Wow.
WOW.

That was an incredible Yin yoga class at Midtown Yoga! Christy Washington, you take the cake! You are a wonderful restorative yoga teacher. So much shifted internally for me to day. If you’re reading this; thank you.

Yin – For those that don’t know, yin yoga is a restorative practice, focusing on relaxing the muscles through deep breathing and easy, generally static postures. It’s opposite – the Yang practice – is the more sweat-inducing of the two, dipping into cardio conditioning. The Vinyasa class that I took on day 1 is a Yang practice, and it perhaps seemed a bit “much” for me because most of my self-practice over the past year has been solely restorative Yin to balance out the Yang polarity of my muscle building weight routines.

Christy guided the class through simple, accessible postures accompanied by deep breathing.

It all shifted for me when I put the bolster behind my back for an assisted supine chest opener. I felt the muscles of my back release and tremble, like they were finally awake from an eon’s slumber. I was flooded with emotion, and the realization that much of my life my heart has been blocked – in the back – to truly receiving love! It’s a simple realization, with huge implications.

This is deep stuff! Allow me to shed some light. NOTE: I like to dive deep into self understanding, so fair warning, much of the rest of the post gets into archetypes and dysfunctional family information. If you’d rather skip to the Recap, just scroll down.

The Deep Dive

I made the (erroneous) assertion at a very young age that there was a lack of love. This is a natural assumption for a child in a dysfunctional family to have. My parents had their own issues to learn about, many of which happened to surface when they had kids (correlation?). In a dysfunctional family, the parents are often living out their own lessons and dramas that take most of their attention. As a result, the children often bear the brunt of the parents’ unresolved issues. If you’re in a dysfunctional family, or think you might have been at one point, congratulations. The first step is awareness. Once you are aware of a problem, you can work towards resolution.

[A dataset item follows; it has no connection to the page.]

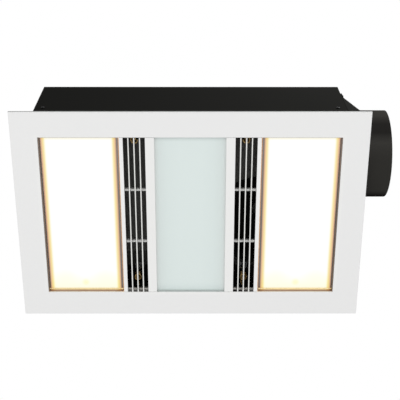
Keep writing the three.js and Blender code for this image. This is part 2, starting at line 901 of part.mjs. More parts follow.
// Ceramic holder, from its socket face along +Y
function lampHolder() {
  const halfX = lamp.holderWidth / 2;
  const halfZ = lamp.holderHeight / 2;
  const body = block([-halfX, halfX], [0, lamp.holderLength], [-halfZ, halfZ]);
  const socket = alongY(bar(lamp.tubeNeck + gap, [-overrun, lamp.socketDepth], smallSides));
  return body.subtract(socket);
}

// LED tray: a shallow pan, open below, with a tab at each end
function ledTray() {
  const halfX = led.width / 2 - led.traySide;
  const halfY = windowY - led.trayEnd;
  const top = led.trayBottom + led.trayHeight;
  const inX = halfX - led.traySheet;
  const inY = halfY - led.traySheet;
  const wallY = innerY - gap;
  const half = led.tabWidth / 2;
  const pan = block([-halfX, halfX], [-halfY, halfY], [led.trayBottom, top]);
  let tray = pan.subtract(block([-inX, inX], [-inY, inY], [led.trayBottom - overrun, top - led.traySheet]));
  for (const end of [-1, 1]) {
    const reach = [end * (halfY - weld), end * wallY].sort((a, b) => a - b);
    const turn = [end * (wallY - led.traySheet), end * wallY].sort((a, b) => a - b);
    tray = tray.add(block([-half, half], reach, [top - led.traySheet, top]));
    tray = tray.add(block([-half, half], turn, [top - led.tabDrop, top - led.traySheet + weld]));
  }
  return tray;
}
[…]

In my case, my problem was I thought there was a lack of love. In a world where there is love all around (literally – everything is consciousness and consciousness is an aspect of love) –  believing you are not worthy of love because there ONCE was not enough in your world is ultimately just an expression of fear. In this case one would be looking through the shaded window of a past experience. But fear is an aspect of love. Anything you can possibly imagine is an aspect of love, because love knows no bounds. In this way, my childhood assertion that I wasn’t worthy of love was a gift (a behemoth of a gift, but a gift nonetheless), in that it has guided me – by diametric opposition – to the realization that I AM love, and that love is all around! There is nothing that isn’t love.

But for years, I didn’t know this. I tried to change myself. I tried to become less, or become more, because there was a belief in me that  I wasn’t already enough – that who I was wasn’t good enough.

What I realized today, as I was floating above my body in savasana, is that we are infinite miracles tapped into a source of infinite creativity – our creative self-expression. I realized, specifically, that I will unite all my loves together into one cohesive whole. These loves, once fragmented, now united, will become the entirety of me! What I mean by this is, all my different hobbies, projects – LOVES – will come together! I was disjointed, I was broken, I was struggling t0 make sense out of seemingly disparate identities. They will come together. I don’t think I can explain any further right now, honestly, because it’s so fresh. I want the lesson to sink in and assimilate before I explain further.

What I can only say is that I found my unique expression, and it rocks.

How did this happen?

I set the intention before the class to generate/manifest/pray-for increases in physical health, mental focus, emotional equilibrium, and spiritual connection. I finally had a moment – during one of the yin poses – where I heard my inner monologue state, clearly, as if I had nothing to do with it: “I feel amazing”. I saw myself say this – feel this – and I smiled. So physically, that’s a big increase. I predicted that I would have more moments like this, and it happened! Great results. Mentally, I was still a bit foggy, as I had to temporarily suspend mental functioning until I truly got the emotion out (through surrendering to it, and feeling it). Emotionally, I cried, and to me this is a good sign and a positive result. It’s in direct line with my intention to up my emotional equilibrium. Any time I feel what I’m feeling in the moment – without stuffing or distracting away from it – is a positive moment of self-growth for me.

Spiritually, I wasn’t very aware of the “spiritual dimension”, unless coming from the heart and opening up to deep healing and emotional release is a spiritual thing. (It is).

My results after the Yin class are as follows:
P – 7
M – 4
E – 7
S – ? or everything

So, overall, I’m all about this Yin practice. I think once a week will be fine, starting out. Who knows, I may want to increase that number.

Recap 
I’m very pleased with the last three days of the 21-Day Yoga Challenge. It appears that I’ve had a good balance of polarities: the “Yang” Vinyasa, the balanced easy flow, and the “Yin” restorative yoga. These polarities exist in all things, until they don’t.